The coefﬁcients, the residual sum of squares and the variance score are also calculated.

In [None]:
import matplotlib.pyplot as plt
%matplotlib inline
import numpy as np
from sklearn import datasets, linear_model
from sklearn.metrics import mean_squared_error, r2_score

# load the diabetes dataset
diabetes = datasets.load_diabetes()

# Use only one feature
diabetes_X = diabetes.data[:,np.newaxis,2]
print(diabetes_X.shape)

# Split the data into training/testing sets
diabetes_X_train = diabetes_X[:-20]
diabetes_X_test = diabetes_X[-20:]
diabetes_y_train = diabetes.target[:-20]
diabetes_y_test = diabetes.target[-20:]

# Create linear regression object 
regr = linear_model.LinearRegression()

# Train the mdoel
regr.fit(diabetes_X_train, diabetes_y_train)

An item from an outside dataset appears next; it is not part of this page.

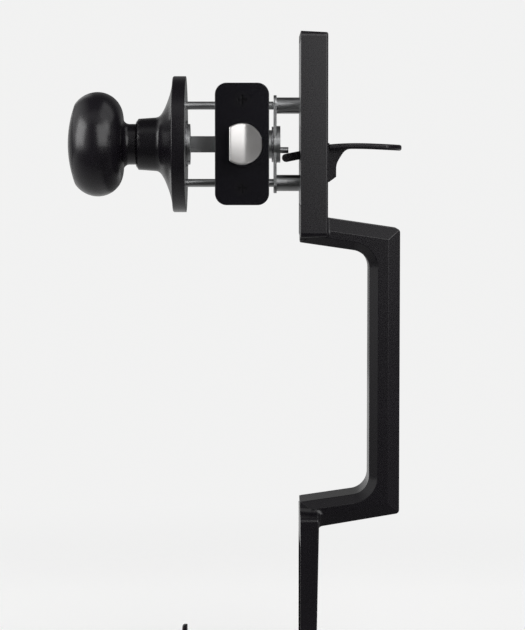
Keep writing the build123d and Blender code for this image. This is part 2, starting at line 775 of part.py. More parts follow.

# Make prediction using the test set
diabetes_y_pred = regr.predict(diabetes_X_test)

# The coefficient
print('Coefficients: \n', regr.coef_)

# The mean squared error
print("Mean squared error: {:.2f}".format(
                mean_squared_error(diabetes_y_test,diabetes_y_pred)))

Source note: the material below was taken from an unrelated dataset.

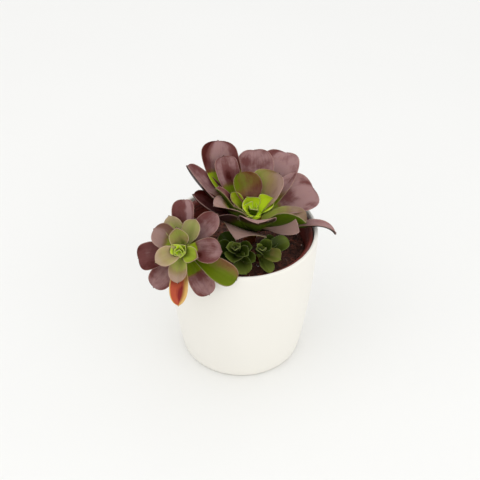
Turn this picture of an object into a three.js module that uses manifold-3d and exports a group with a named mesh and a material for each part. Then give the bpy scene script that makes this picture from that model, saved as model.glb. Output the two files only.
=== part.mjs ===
// A potted aeonium: two purple-tipped rosettes and two small green offsets grow from peat in a
// ribbed nursery pot, which stands inside a smooth white cover pot.
//
// Millimetres, +Z up. The origin is the centre of the cover pot's flat foot, and the plant faces -Y.
// Every leaf is one spoon-shaped blade bent along a curved midrib. The leaves of a rosette follow
// each other round the stem by the golden angle, from the heart outwards, and change with age by
// one rule. Where a leaf of this plant grew beside the rule, its own values are listed under it.

import * as THREE from 'three';
import { mergeVertices } from 'three/addons/utils/BufferGeometryUtils.js';
import Module from 'manifold-3d';

const wasm = await Module();
wasm.setup();

// Cover pot: a convex wall that widens from a rounded foot to a plain lip.
const COVER = {
  height: 121.6,
  rimRadius: 62.5,
  footRadius: 51.1,
  belly: 1.9, // how early the wall widens above the foot
  footRounding: 3,
  wall: 3.1,
  lipRounding: 1.2,
  lipShare: 0.3, // of the rounding, where the lip's curve has its middle point
  floor: 5,
  floorCorner: [4, 8], // how far in and up the floor bends into the wall
  footShares: [0, 0.12, 0.4, 1], // of the foot's rounding, where the profile has points
  wallShares: [0.12, 0.26, 0.42, 0.6, 0.8], // the same of the height
  sides: 48,
};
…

# Explained variance score: 1 is perfect prediction
print("Variance score: {:.2f}".format(
                r2_score(diabetes_y_test,diabetes_y_pred)))

# Plot output
plt.figure(figsize=(10,6))
plt.scatter(diabetes_X_test, diabetes_y_test, color='black')
plt.plot(diabetes_X_test, diabetes_y_pred, color='blue',linewidth=3)
plt.xticks(())
plt.yticks(())
plt.show()

## 5.18.23 Lasso and Elastic Net for Sparse Signals

Estimates Lasso and Elastic-Net regression models on a manually generated sparse signal corrupted with an additive noise. Estimated coefﬁcients are compared with the ground-truth.

In [None]:
import matplotlib.pyplot as plt
%matplotlib inline
import numpy as np
from sklearn.metrics import r2_score

# Generate some sparse data to play with 
np.random.seed(42)
n_samples, n_features = 50, 100
X = np.random.randn(n_samples,n_features)

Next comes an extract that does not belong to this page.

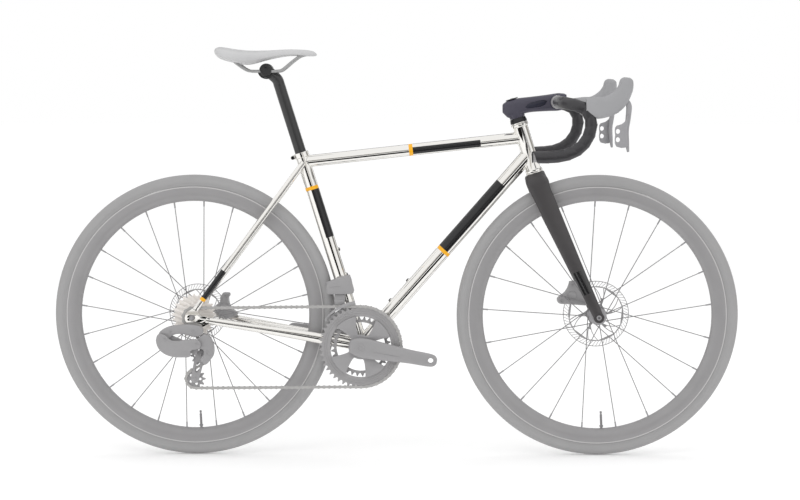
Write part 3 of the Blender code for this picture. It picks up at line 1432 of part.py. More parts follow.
def saddle():
    rings = []
    grow, swell = SADDLE_LENGTH / 0.245, SADDLE_WIDTH / 0.145
    for run, crown, edge, under, half in SADDLE_STATIONS:
        ring = []
        for i in range(10):
            turn = 2 * math.pi * (i + 0.5) / 10
            y = math.copysign(abs(math.cos(turn)) ** 0.8, math.cos(turn)) * half * swell
            rise = abs(math.sin(turn)) ** 0.8
            z = edge + (crown - edge) * rise if math.sin(turn) > 0 else edge + (under - edge) * rise
            ring.append(SADDLE_BASE + Vector((run * grow, y, z)))
        rings.append(ring)
    cage = loft("saddle", rings)
    soft = cage.modifiers.new("soft", "SUBSURF")
    soft.levels = soft.render_levels = 1
    cage = baked(cage)
    cage = cut(cage, saddle_rails("cutter", round_hole(RAIL_RADIUS, 12) + GAP, 2 * GAP))
    done(cage, SADDLE_GREY, SADDLE_TILT)
    done(saddle_rails("saddle_rails", RAIL_RADIUS), GREY_METAL, SADDLE_TILT)


def saddle_clamp():
    half, edge = 0.0165, RAIL_SPACING / 2 + 0.0055
    profile = [
        (0, edge), (EAR_RADIUS, edge), (EAR_RADIUS, half), (DRUM_RADIUS, half), (DRUM_RADIUS, -half),
        (EAR_RADIUS, -half), (EAR_RADIUS, -edge), (0, -edge),
    ]
    drum = turned("saddle_clamp", profile, CLAMP_CENTRE, LEFT, 14)
    for side in (1, -1):
        rail = CLAMP_CENTRE + LEFT * side * RAIL_SPACING / 2 - UP * RAIL_DROP
        reach = FORWARD * 0.02
        drum = cut(drum, cylinder("cutter", rail - reach, rail + reach, round_hole(RAIL_RADIUS + GAP, 6), 6))
    done(drum, GREY_METAL, SADDLE_TILT)


seatpost()
saddle_clamp()
saddle()

# --- Rear derailleur ----------------------------------------------------------------------------

CAGE_HALF = 0.0060  # from the pulleys' middle to the cage plates
CAGE_PLATE = 0.0016
CAGE_PIVOT = GUIDE + Vector((0.014, 0, 0.001))
DROPOUT_OUTER = -(REAR_INNER + DROPOUT_THICKNESS)
LINK_REAR = REAR_AXLE + Vector((-0.060, 0, -0.047))
LINK_FRONT = LINK_REAR + Vector((0.075, 0, -0.032))
OUTER_LINK_Y, INNER_LINK_Y = DROPOUT_OUTER - 0.018, DROPOUT_OUTER - 0.006
LINK_THICKNESS = 0.0036
LINK_END = 0.00075  # from a pivot to the knuckle's face, so that the link's corners clear it
LINK_HALF_HEIGHT = 0.011


def tapered(a, half_a, b, half_b, count=5):
    """A flat outline with round ends of two sizes about two points."""
    aim = math.atan2(b.z - a.z, b.x - a.x)
    points = [point_on(b, half_b, aim - math.pi / 2 + math.pi * i / (count - 1)) for i in range(count)]
    return points + [point_on(a, half_a, aim + math.pi / 2 + math.pi * i / (count - 1)) for i in range(count)]


def link_outline():
    """A link seen from the side: square ends at its two pivots."""
    line = (LINK_FRONT - LINK_REAR).normalized()
    across = Vector((-line.z, 0, line.x)) * LINK_HALF_HEIGHT
    short = line * 0.0002
    corners = (LINK_REAR + short - across, LINK_FRONT - short - across)
    corners += (LINK_FRONT - short + across * 0.9, LINK_REAR + short + across)
    return [(p.x, p.z) for p in corners]


def rear_derailleur():
    hanger_joint = joint("rd_b_pivot", HANGER)
    rear_link = joint("rd_link_rear_pivot", LINK_REAR + LEFT * OUTER_LINK_Y)
    front_link = joint("rd_link_front_pivot", LINK_FRONT + LEFT * OUTER_LINK_Y)
    cage_joint = joint("rd_cage_pivot", CAGE_PIVOT)
    chained = ((rear_link, hanger_joint), (front_link, rear_link), (cage_joint, front_link))
    bpy.context.view_layer.update()
    for child, parent in chained:
        child.parent = parent
        child.matrix_parent_inverse = parent.matrix_world.inverted()
        bpy.context.view_layer.update()

    line = (LINK_FRONT - LINK_REAR).normalized()
    face = DROPOUT_OUTER - GAP
    deep = abs(OUTER_LINK_Y - LINK_THICKNESS / 2) + 0.001
    middle, thick = -(abs(face) + deep) / 2, deep - abs(face)
    across = Vector((-line.z, 0, line.x))
    rear_top = LINK_REAR - line * 0.009 + UP * 0.021
    arm = plate("rd_b_knuckle", [tapered(rear_top, 0.0075, HANGER, 0.0115)], middle, thick)
    face_in = LINK_REAR - line * LINK_END
    back = LINK_REAR - line * 0.0165
    corners = (face_in - across * 0.0125, face_in + across * 0.0200, back + across * 0.0200)
    corners += (back - across * 0.0060, back + line * 0.005 - across * 0.0125)
    block = plate("block", [[(p.x, p.z) for p in corners]], middle, thick)
    done(fuse(arm, block), GREY, hanger_joint)
    for name, y in (("rd_outer_link", OUTER_LINK_Y), ("rd_inner_link", INNER_LINK_Y)):
        done(plate(name, [link_outline()], y, LINK_THICKNESS), GREY, rear_link)

    cage_outer = OUTER_COG_Y - CAGE_HALF
    knuckle_in = cage_outer - CAGE_PLATE - GAP
    middle, thick = -(abs(knuckle_in) + deep) / 2, deep - abs(knuckle_in)
    face_in = LINK_FRONT + line * LINK_END
    outline = [point_on(CAGE_PIVOT, 0.0110, math.radians(a)) for a in (-110, -75, -40, -5, 30, 65, 90)]
    outline += [(p.x, p.z) for p in (face_in + across * 0.0125, face_in - across * 0.0125)]
    done(plate("rd_p_knuckle", [outline], middle, thick), GREY, front_link)

    plates = []
    cage_inner = OUTER_COG_Y + CAGE_HALF
    for y, half in ((cage_outer - CAGE_PLATE / 2, 0.0095), (cage_inner + CAGE_PLATE / 2, 0.0080)):
        shape = plate("rd_cage", [tapered(GUIDE, half + 0.002, TENSION, half)], y, CAGE_PLATE)
        if y < OUTER_COG_Y:
            shape = fuse(shape, plate("eye", [tapered(GUIDE, 0.0110, CAGE_PIVOT, 0.0110)], y, CAGE_PLATE))
        plates.append(shape)
    cage = plates[0]
    for centre in (GUIDE, TENSION):
        reach = LEFT * (CAGE_HALF + CAGE_PLATE / 2)
        at = centre + LEFT * OUTER_COG_Y
        cage = fuse(cage, cylinder("bolt", at - reach, at + reach, 0.0025, 10))
    done(fuse(cage, plates[1]), GREY, cage_joint)

    for name, centre in (("guide_pulley", GUIDE), ("tension_pulley", TENSION)):
        outline = toothed(centre, PULLEY_TEETH, pin_turn(centre, PULLEY_TEETH), False)
        wheel = plate(name, [outline], OUTER_COG_Y, 0.0017)
        reach = LEFT * (CAGE_HALF - GAP)
        at = centre + LEFT * OUTER_COG_Y
        hub = cylinder("hub", at - reach, at + reach, 0.0075, 12)
        hole = cylinder("cutter", at - reach * 2, at + reach * 2, round_hole(0.0025 + RUNNING_GAP, 10), 10)
        spin = joint(name + "_spin", at)
        bpy.context.view_layer.update()
        spin.parent = cage_joint
        spin.matrix_parent_inverse = cage_joint.matrix_world.inverted()
        done(cut(fuse(wheel, hub), hole), GREY, spin)


rear_derailleur()

# --- Front derailleur ---------------------------------------------------------------------------

FD_HEIGHT = 0.1490  # of the body's middle above the bottom bracket
FD_LINK_Y = -0.0365
FD_OUTER_Y, FD_INNER_Y = -0.0538, -0.0416
FD_PLATE = 0.0010


def front_derailleur():
    tube = BB + SEAT_UP * (FD_HEIGHT / SEAT_UP.z)
    link_top = Vector((tube.x - 0.004, FD_LINK_Y, BB.z + 0.1240))
    link_low = link_top + Vector((0, -0.0030, -0.0160))
    upper = joint("fd_link_pivot", link_top)
    lower = joint("fd_cage_pivot", link_low)
    bpy.context.view_layer.update()
    lower.parent = upper
    lower.matrix_parent_inverse = upper.matrix_world.inverted()

    low, high = (tube.x - 0.036, -0.0470, BB.z + 0.1258), (tube.x + 0.029, -0.0235, BB.z + 0.1720)
    body = box("front_derailleur_body", low, high, 0.004)
    low, high = (tube.x - 0.012, -0.0260, BB.z + 0.1300), (tube.x + 0.012, -0.0080, BB.z + 0.1680)
    tongue = box("tongue", low, high, 0.001)
    done(fuse(body, cut(tongue, seat_tube_cutter())), GREY)
    swing = math.atan2(link_top.y - link_low.y, link_top.z - link_low.z)
    link = box("front_derailleur_link", (-0.013, -0.0022, -0.0095), (0.013, 0.0022, 0.0095), 0.0008)
    link.rotation_euler = (-swing, 0, 0)
    link.location = (link_top + link_low) / 2
    bpy.context.view_layer.update()
    done(link, GREY, upper)

    top, over_ring = BB.z + 0.1060, pitch_radius(BIG_RING_TEETH) + 0.0045
    rear, front = tube.x - 0.048, tube.x + 0.028
    outline = [point_on(BB, over_ring, math.radians(a)) for a in (99, 112, 123, 131)]
    outline += [(rear, BB.z + 0.079), (rear, BB.z + 0.093), (rear + 0.020, top)]
    outline += [(front - 0.012, top), (front, top - 0.003)]
    cage = plate("front_derailleur_cage", [outline], FD_OUTER_Y, FD_PLATE)
    inner = plate("inner", [outline], FD_INNER_Y, FD_PLATE)
    bridge_low, bridge_high = top - 0.0020, top + 0.0003
    bridge = box(
        "bridge", (tube.x - 0.020, FD_OUTER_Y, bridge_low - 0.0015), (tube.x + 0.004, FD_INNER_Y, bridge_high)
    )
    done(fuse(cage, bridge, inner), GREY_METAL, lower)


front_derailleur()
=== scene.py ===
"""The looks of a road bicycle with polished steel tubes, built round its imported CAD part.

The file follows the bicycle as it is put together. Metres, +X forward, +Y to the rider's left, +Z up.
"""
import math

import bmesh
import bpy
from mathutils import Matrix, Vector


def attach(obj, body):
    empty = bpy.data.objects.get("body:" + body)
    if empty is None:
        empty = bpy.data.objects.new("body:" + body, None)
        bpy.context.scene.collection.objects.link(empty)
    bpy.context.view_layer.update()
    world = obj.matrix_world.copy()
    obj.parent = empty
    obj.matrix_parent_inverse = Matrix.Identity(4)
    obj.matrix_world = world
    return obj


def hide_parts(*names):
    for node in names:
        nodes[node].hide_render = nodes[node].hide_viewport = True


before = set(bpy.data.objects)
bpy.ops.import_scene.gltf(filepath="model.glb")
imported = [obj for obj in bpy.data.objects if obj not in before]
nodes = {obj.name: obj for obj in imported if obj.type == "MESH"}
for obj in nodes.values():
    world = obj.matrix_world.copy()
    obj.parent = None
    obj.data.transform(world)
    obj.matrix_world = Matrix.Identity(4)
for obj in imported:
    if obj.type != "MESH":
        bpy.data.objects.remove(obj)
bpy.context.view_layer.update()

# --- Studio -------------------------------------------------------------------------------------
# A white room with a white floor. Polished tubes would vanish in it, so dark cards stand round the
# bicycle as a photographer places them, and only reflections show them.

bpy.context.scene.view_settings.view_transform = "Standard"

LOOK_AT = Vector((0.0098, 0, 0.4961))
VIEW_BACK = Vector((0.0157, -0.9971, 0.075)).normalized()
bpy.ops.object.select_all(action="DESELECT")
bpy.ops.object.camera_add(location=LOOK_AT + VIEW_BACK * 4.9, rotation=VIEW_BACK.to_track_quat("Z", "Y").to_euler())
camera = bpy.context.object
camera.data.lens = 91.5
camera.data.clip_end = 200
bpy.context.scene.camera = camera

room = bpy.data.worlds.new("white_room")
room.use_nodes = True
background = room.node_tree.nodes["Background"]
background.inputs["Color"].default_value = (1, 1, 1, 1)


def wired(tree, kind, settings, *feeds):
    """Adds a node with its settings, and links each feed to the input of that name or number."""
    node = tree.nodes.new("ShaderNode" + kind)
    for key, value in settings.items():
        setattr(node, key, value)
    for key, output in feeds:
        tree.links.new(output, node.inputs[key])
    return node


paths = wired(room.node_tree, "LightPath", {})
seen = wired(
    room.node_tree, "Math", {"operation": "MAXIMUM"},
    (0, paths.outputs["Is Camera Ray"]), (1, paths.outputs["Is Transmission Ray"]),
)
bright = wired(
    room.node_tree, "Math", {"operation": "MAXIMUM"}, (0, seen.outputs[0]), (1, paths.outputs["Is Glossy Ray"]),
)
strength = wired(room.node_tree, "MapRange", {}, ("Value", bright.outputs[0]))
strength.inputs["To Min"].default_value = 0.95
strength.inputs["To Max"].default_value = 1.0
room.node_tree.links.new(strength.outputs[0], background.inputs["Strength"])
bpy.context.scene.world = room

for lamp, place, aim, size, power in (
    ("key", (-1.6, -3.4, 3.6), (0, 0, 0.4), 2.6, 22),
    ("top", (0.6, 0.6, 4.2), (0, 0, 0.3), 3.0, 16),
):
    bpy.ops.object.light_add(type="AREA", location=place)
    light = bpy.context.object
    light.name = lamp + "_light"
    light.rotation_euler = (Vector(place) - Vector(aim)).to_track_quat("Z", "Y").to_euler()
    light.data.size = size
    light.data.energy = power
    light.visible_glossy = False

bpy.ops.mesh.primitive_plane_add(size=120, location=(0, 0, -0.0004))
floor = bpy.context.object
floor.name = "floor"
white = bpy.data.materials.new("floor_white")
white.use_nodes = True
for socket, value in (
    ("Base Color", (0.93, 0.93, 0.93, 1)), ("Roughness", 0.9), ("Specular IOR Level", 0.1),
    ("Emission Color", (1, 1, 1, 1)), ("Emission Strength", 0.13),
):
    white.node_tree.nodes["Principled BSDF"].inputs[socket].default_value = value
floor.data.materials.append(white)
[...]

# Decreasing coef w. alternated signs for visualization
idx = np.arange(n_features)
coef = (-1)** idx * np.exp(-idx/10)
coef[10:] = 0 # sparsify coef
y = np.dot(X, coef)

# Add noise
y += 0.01 * np.random.normal(size=n_samples)

n_samples = X.shape[0]
X_train, y_train = X[:n_samples // 2], y[:n_samples // 2]
X_test, y_test = X[n_samples // 2:], y[n_samples // 2:]

# Lasso
from sklearn.linear_model import Lasso

alpha = 0.1
lasso = Lasso(alpha=alpha)

y_pred_lasso = lasso.fit(X_train, y_train).predict(X_test)
r2_score_lasso = r2_score(y_test, y_pred_lasso)
print(lasso)
print("r^2 on test data : %f" % r2_score_lasso)

# ElasticNet
from sklearn.linear_model import ElasticNet

enet = ElasticNet(alpha=alpha, l1_ratio=0.7)
y_pred_enet = enet.fit(X_train, y_train).predict(X_test)
r2_score_enet = r2_score(y_test, y_pred_enet)
print(enet)
print("r^2 on test data : %f" % r2_score_enet)

m, s, _ = plt.stem(np.where(enet.coef_)[0],
                   enet.coef_[enet.coef_ != 0],
                   markerfmt='x',
                   label='Elastic net coefficients')
plt.setp([m, s], color='#2ca02c')
m, s, _ = plt.stem(np.where(lasso.coef_)[0],
                   lasso.coef_[lasso.coef_ != 0],
                   markerfmt='x',
                   label='Lasso coefficients')
plt.setp([m, s], color='#ff7f0e')
plt.stem(np.where(coef)[0],
         coef[coef != 0],
         markerfmt='bx',
         label='True coefficients')
plt.legend(loc='best')
plt.title("Lasso $R^2$: %.3f, Elastic Net $R^2$: %.3f" 
          % (r2_score_lasso, r2_score_enet))
plt.show()